- **WORK INSTRUCTIONS**
Print the lines of the data, starting with the first, up to and including the line where "CAD moulding with" appears.

- **DATA PROVIDED**
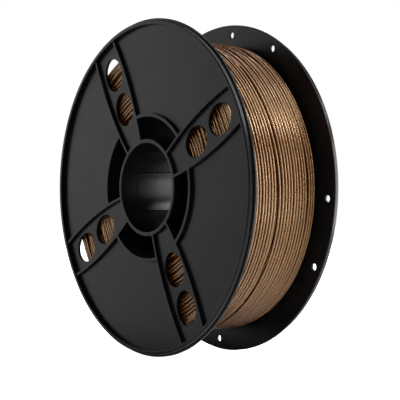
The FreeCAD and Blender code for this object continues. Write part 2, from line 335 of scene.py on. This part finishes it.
def moulded_copy(node, name, material):
    """A CAD moulding with its outer corners rounded, as moulds leave them. Its inner corners stay sharp."""
    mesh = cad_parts[node].data.copy()
    for layer in [a for a in mesh.attributes if a.name == "custom_normal"]:
        mesh.attributes.remove(layer)
    shape = bmesh.new()
    shape.from_mesh(mesh)
    bmesh.ops.remove_doubles(shape, verts=shape.verts, dist=WELD)
    corners = [e for e in shape.edges if e.is_convex and e.calc_face_angle() > math.radians(SHARP_CORNER)]
    bmesh.ops.bevel(shape, geom=corners, offset=EDGE_ROUNDING, offset_type="OFFSET", segments=2, profile=0.5,
                    affect="EDGES", clamp_overlap=False)
    for edge in shape.edges:
        edge.smooth = edge.calc_face_angle() < math.radians(SHARP_CORNER)
    shape.to_mesh(mesh)
    shape.free()
    piece = show(name, mesh, material)
    # The largest faces set the shading at their edges, so the panels look flat
    even = piece.modifiers.new("flat_panels", "WEIGHTED_NORMAL")
    even.weight = 100
    even.keep_sharp = True
    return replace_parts(piece, node)


# ---------------------------------------------------------------- winding

def layer_pitch():
    return (2 * WINDING_SIDE - STRAND - PARTING) / (TURNS_PER_LAYER - 1)


def turn_depth(turn):
    """The resting depth of a turn of the top layer, counted from the rear."""
    depth = WINDING_SIDE - STRAND / 2 - turn * layer_pitch()
    return depth - PARTING if turn > PARTED_AFTER_TURN else depth


def near_flange(depth):
    """0 in the middle of the winding, rising to 1 at its sides."""
    return ease((abs(depth) - (WINDING_SIDE - FLANGE_ZONE)) / FLANGE_ZONE)


def top_layer():
    """One strand from the rear flange to the front one. In one zone of each turn it steps over by a pitch."""
    aside, lift = Wander(11, 0.06 * MM), Wander(12, 0.05 * MM)
    tangle = Wander(13, 0.45 * MM, (0.97, 2.03, 3.9))
    draw = random.Random(14)
    own_depth = [draw.uniform(-OFF_PLACE, OFF_PLACE) * MM for _ in range(TURNS_PER_LAYER + 1)]
    start, crossing = STEP_OVER_TO / 360, (STEP_OVER_TO - STEP_OVER_FROM) / 360
    steps = round(TOP_POINTS_PER_TURN * (TURNS_PER_LAYER - crossing))
    limit = WINDING_SIDE - STRAND / 2
    path = []
    for k in range(steps + 1):
        gone = k / TOP_POINTS_PER_TURN
        turn, part = int(gone), gone - int(gone)
        angle = 360 * (start + gone)
        over = ease((part - (1 - crossing)) / crossing)
        here = turn_depth(turn) + own_depth[turn]
        there = turn_depth(turn + 1) + own_depth[turn + 1]
        depth = here + (there - here) * over + aside.at(gone)
        radius = WINDING_RADIUS - STRAND / 2 + lift.at(gone)
        seen = (angle + 180) % 360 - 180
        tangled = hill((seen - TANGLE_ANGLE) / TANGLE_SPREAD)
        depth += tangled * tangle.at(gone * TANGLE_PACE_ASIDE)
        radius += tangled * (TANGLE_LIFT + tangle.at(gone * TANGLE_PACE_UP))
        if turn == HOPPING_TURN:
            hop = hill((seen - HOP_ANGLE) / HOP_SPREAD)
            depth, radius = depth - hop * HOP_ASIDE * layer_pitch(), radius + hop * HOP_LIFT * MM
        ends_in = min(gone, steps / TOP_POINTS_PER_TURN - gone)
        radius -= END_DIVE * (1 - ease(ends_in / END_DIVE_TURNS))
        radius -= TOP_SINK * near_flange(depth)
        path.append((angle, radius, min(max(depth, -limit), limit)))
    return path


def under_layer():
    """The layer beneath, laid the other way, which shows dark between the top turns."""
    aside, lift = Wander(21, 0.12 * MM), Wander(22, 0.06 * MM)
    pitch = (2 * WINDING_SIDE - STRAND) / (TURNS_PER_LAYER - 0.5)
    path = []
    for k in range(round(UNDER_POINTS_PER_TURN * (TURNS_PER_LAYER - 1))):
        gone = k / UNDER_POINTS_PER_TURN
        part = gone - int(gone)
        over = ease((part - (1 - UNDER_STEP_OVER)) / UNDER_STEP_OVER)
        depth = -WINDING_SIDE + STRAND * 0.75 + pitch * (int(gone) + over) + aside.at(gone)
        radius = WINDING_RADIUS - STRAND / 2 - LAYER_STEP + lift.at(gone)
        radius -= UNDER_SINK * near_flange(depth)
        path.append((360 * gone + UNDER_START_ANGLE, radius, depth))
    return path


def crossing_turns():
    """Loose stretches that each come up, ride slantwise over a few turns, and dive."""
    draw = random.Random(17)
    paths = []
    for _ in range(CROSSING_STRETCHES):
        first, spread = draw.uniform(*CROSSING_FIRST_ANGLES), draw.uniform(*CROSSING_SPREADS)
        depth = draw.uniform(*CROSSING_DEPTHS) * MM
        drift = draw.choice((-1, 1)) * draw.uniform(*CROSSING_DRIFTS) * MM
        ride = draw.uniform(*CROSSING_RIDES) * MM
        path = []
        for k in range(CROSSING_STEPS + 1):
            part = k / CROSSING_STEPS
            up = ease(min(part, 1 - part) / CROSSING_DIVE_SHARE)
            radius = WINDING_RADIUS - STRAND / 2 + ride - CROSSING_DIVE * (1 - up)
            path.append((first + spread * part, radius, depth + drift * part))
        paths.append(path)
    return paths


def side_strands(side):
    """The turns against a flange: each comes up at the side, goes round, climbs one place and dives in."""
    draw = random.Random(31 + side)
    outermost, innermost = WINDING_RADIUS - STRAND / 2 - 2 * LAYER_STEP, DRUM_RADIUS + SIDE_ABOVE_DRUM
    pairs = int((outermost - innermost) / (2 * SIDE_STEP)) + 1
    face = WINDING_SIDE - STRAND / 2
    paths = []
    for pair in range(pairs):
        low = outermost - (2 * pair + 1) * SIDE_STEP
        start = draw.uniform(0, 360)
        rounds = draw.uniform(*SIDE_ROUNDS)
        climb_at = draw.uniform(*SIDE_CLIMB_STARTS)
        aside, lift = Wander(draw.random(), SIDE_WOBBLE), Wander(draw.random(), SIDE_WOBBLE)
        sunk = draw.uniform(*SIDE_SUNK) * MM
        path = []
        steps = round(SIDE_POINTS_PER_TURN * rounds)
        for k in range(steps + 1):
            gone = k / SIDE_POINTS_PER_TURN
            climbed = ease((gone - climb_at) / SIDE_CLIMB_TURNS)
            at_side = ease(min(gone, steps / SIDE_POINTS_PER_TURN - gone) / SIDE_DIVE_TURNS)
            radius = low + SIDE_STEP * climbed + lift.at(gone)
            depth = face - sunk - abs(aside.at(gone)) - SIDE_DIVE * (1 - at_side)
            path.append((start + 360 * gone, radius, side * depth))
        paths.append(path)
    return paths


def winding_core():
    """What is deep inside: a body of turned ridges, one for each turn, behind the gaps between strands."""
    ridge = STRAND / 2
    outside = WINDING_RADIUS - STRAND / 2 - CORE_LAYERS_DOWN * LAYER_STEP
    inside = DRUM_RADIUS + CORE_ABOVE_DRUM
    face = WINDING_SIDE - STRAND * CORE_STRANDS_IN
    side_ridges = int((outside - ridge - inside) / SIDE_STEP)
    side_step = (outside - ridge - inside) / side_ridges
    # How far out each point of a ridge stands: 0 in the valley, 1 on the crest
    bulges = [math.sin(math.pi * j / RIDGE_POINTS) for j in range(RIDGE_POINTS)]

    def flank(side):
        """The ridged side of the section as (radius, depth), from the inside out."""
        return [(inside + (k + j / RIDGE_POINTS) * side_step, side * (face + ridge * (bulge - 1)))
                for k in range(side_ridges) for j, bulge in enumerate(bulges)]

    outline = flank(-1)
    outline += [(outside + ridge * (bulge - 1), -face + 2 * face * (k + j / RIDGE_POINTS) / TURNS_PER_LAYER)
                for k in range(TURNS_PER_LAYER) for j, bulge in enumerate(bulges)]
    outline += [(outside - ridge, face)] + flank(1)[::-1]

    points = [on_spool(360 * a / CORE_AROUND, radius, depth)
              for a in range(CORE_AROUND) for radius, depth in outline]
    n = len(outline)
    faces = []
    for a in range(CORE_AROUND):
        here, there = a * n, (a + 1) % CORE_AROUND * n
        faces += [(here + i, here + (i + 1) % n, there + (i + 1) % n, there + i) for i in range(n)]
    mesh = bpy.data.meshes.new("winding_core")
    mesh.from_pydata(points, [], faces)
    return mesh


def wind_filament(material):
    made = {
        "top_layer_strand": sweep_strands([top_layer()], 10),
        "crossing_strands": sweep_strands(crossing_turns(), 10),
        "under_layer_strand": sweep_strands([under_layer()], 7),
        "front_side_strands": sweep_strands(side_strands(-1), 8),
        "rear_side_strands": sweep_strands(side_strands(1), 8),
        "inner_turns": winding_core(),
    }
    for name, mesh in made.items():
        shape = bmesh.new()
        shape.from_mesh(mesh)
        bmesh.ops.recalc_face_normals(shape, faces=shape.faces)
        shape.to_mesh(mesh)
        shape.free()
        piece = show(name, mesh, material)
        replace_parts(piece, "filament_winding")


# ---------------------------------------------------------------- studio

def away(azimuth, elevation, distance):
    """A point round the spool: azimuth 0 is in front, on -Y, and 90 is on +X; degrees."""
    a, e = math.radians(azimuth), math.radians(elevation)
    return distance * Vector((math.sin(a) * math.cos(e), -math.cos(a) * math.cos(e), math.sin(e)))


def softbox(name, azimuth, elevation, distance, size, power):
    lamp = bpy.data.lights.new(name, "AREA")
    lamp.shape, lamp.size, lamp.size_y, lamp.energy = "RECTANGLE", size[0], size[1], power
    holder = bpy.data.objects.new(name, lamp)
    holder.location = away(azimuth, elevation, distance)
    holder.rotation_euler = holder.location.to_track_quat("Z", "Y").to_euler()
    bpy.context.scene.collection.objects.link(holder)


def white_world():
    """A faint light from all round for the spool, and a white backdrop for the camera."""
    world = bpy.data.worlds.new("white_studio")
    world.use_nodes = True
    tree = world.node_tree
    tree.nodes.clear()
    white = linear("#ffffff")
    lighting = add_node(tree, "ShaderNodeBackground", inputs={"Color": white, "Strength": FILL})
    backdrop = add_node(tree, "ShaderNodeBackground", inputs={"Color": white, "Strength": BACKDROP})
    seen = add_node(tree, "ShaderNodeLightPath").outputs["Is Camera Ray"]
    both = add_node(tree, "ShaderNodeMixShader", inputs={
        0: seen, 1: lighting.outputs[0], 2: backdrop.outputs[0]})
    add_node(tree, "ShaderNodeOutputWorld", inputs={"Surface": both.outputs[0]})
    bpy.context.scene.world = world


def lay_floor():
    mesh = bpy.data.meshes.new("floor")
    turns = [math.tau * k / FLOOR_SIDES for k in range(FLOOR_SIDES)]
    edge = [(FLOOR_REACH * math.cos(turn), FLOOR_REACH * math.sin(turn), 0) for turn in turns]
    mesh.from_pydata(edge, [], [list(range(FLOOR_SIDES))])
    mesh.materials.append(matt_white_card())
    floor = bpy.data.objects.new("floor", mesh)
    floor.location.z = cad_box[0].z
    bpy.context.scene.collection.objects.link(floor)


def set_camera():
    lens = bpy.data.cameras.new("camera")
    lens.lens = LENS
    lens.shift_x, lens.shift_y = SHIFT
    camera = bpy.data.objects.new("camera", lens)
    camera.location = away(AZIMUTH, ELEVATION, DISTANCE)
    camera.rotation_euler = camera.location.to_track_quat("Z", "Y").to_euler()
    bpy.context.scene.collection.objects.link(camera)
    bpy.context.scene.camera = camera


# ---------------------------------------------------------------- the spool

black_plastic = moulded_black_polystyrene("moulded_black_polystyrene", 0.26, 0.34, 0.08)
moulded_copy("front_flange", "front_flange_moulding", black_plastic)
moulded_copy("rear_flange", "rear_flange_moulding", black_plastic)
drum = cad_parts["winding_drum"]
drum.data.materials.clear()
drum.data.materials.append(moulded_black_polystyrene("matt_moulded_black_polystyrene", 0.62, 0.72, 0.02))
wind_filament(extruded_bronze_filament())

for box in SOFTBOXES:
    softbox(*box)
white_world()
lay_floor()
set_camera()
bpy.context.scene.view_settings.view_transform = "Standard"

- **ANSWER TO THE PROBLEM**
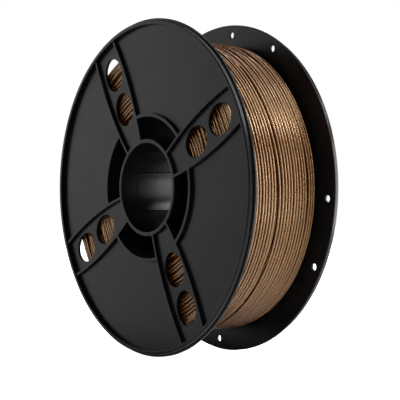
The FreeCAD and Blender code for this object continues. Write part 2, from line 335 of scene.py on. This part finishes it.
def moulded_copy(node, name, material):
    """A CAD moulding with its outer corners rounded, as moulds leave them. Its inner corners stay sharp."""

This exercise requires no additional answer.